Medieval Forms of Address- Life in Medieval Days

In modern times we are extremely loose in how we talk with people. Students in school sometimes call their teachers by their first name. We do not have an "upper class" that is required to be spoken to in certain terms. The closest set come to having a "Lord" type of title is that random strangers do not (usually) go up to President Obama and call him "Barak" - they call him "Mr. President". That is his title.

There is some of this same behavior in the military and police. A Captain would be called Captain Smith by his team. However, even there sometimes people can become familiar and start calling a person by their first name. In medieval times this would have been less likely.

So, similar to a president, the King or Queen of a country would not be casually spoken to by their first name. People would call them "Your Majesty" - and their children would be "Your Highness". Only knights would earn the "Sir" before their name. Lords and Ladies would have that appropriate title before their name - "Lord Brown" or "Lady Brown".
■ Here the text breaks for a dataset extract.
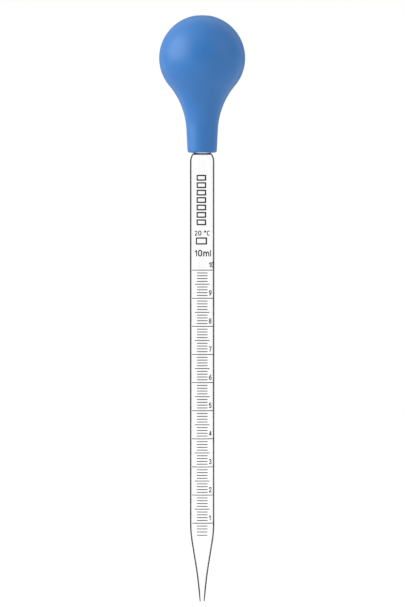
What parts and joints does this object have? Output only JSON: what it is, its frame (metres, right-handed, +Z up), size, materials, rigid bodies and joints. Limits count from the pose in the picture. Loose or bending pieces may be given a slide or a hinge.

In modern times we give the the title of "Mister" and "Mistress (Mrs)" to even casual people - but that wasn't true in medieval times. In medieval times, the regular peasant types simply went by their names. If anything they might be distinguished by what they did. John the Baker. George the Butcher. There was no "Mister John" or "Mister George". If someone wanted to show high respect, a wife would be called "Goodwife Sally". There was also a "Goodman".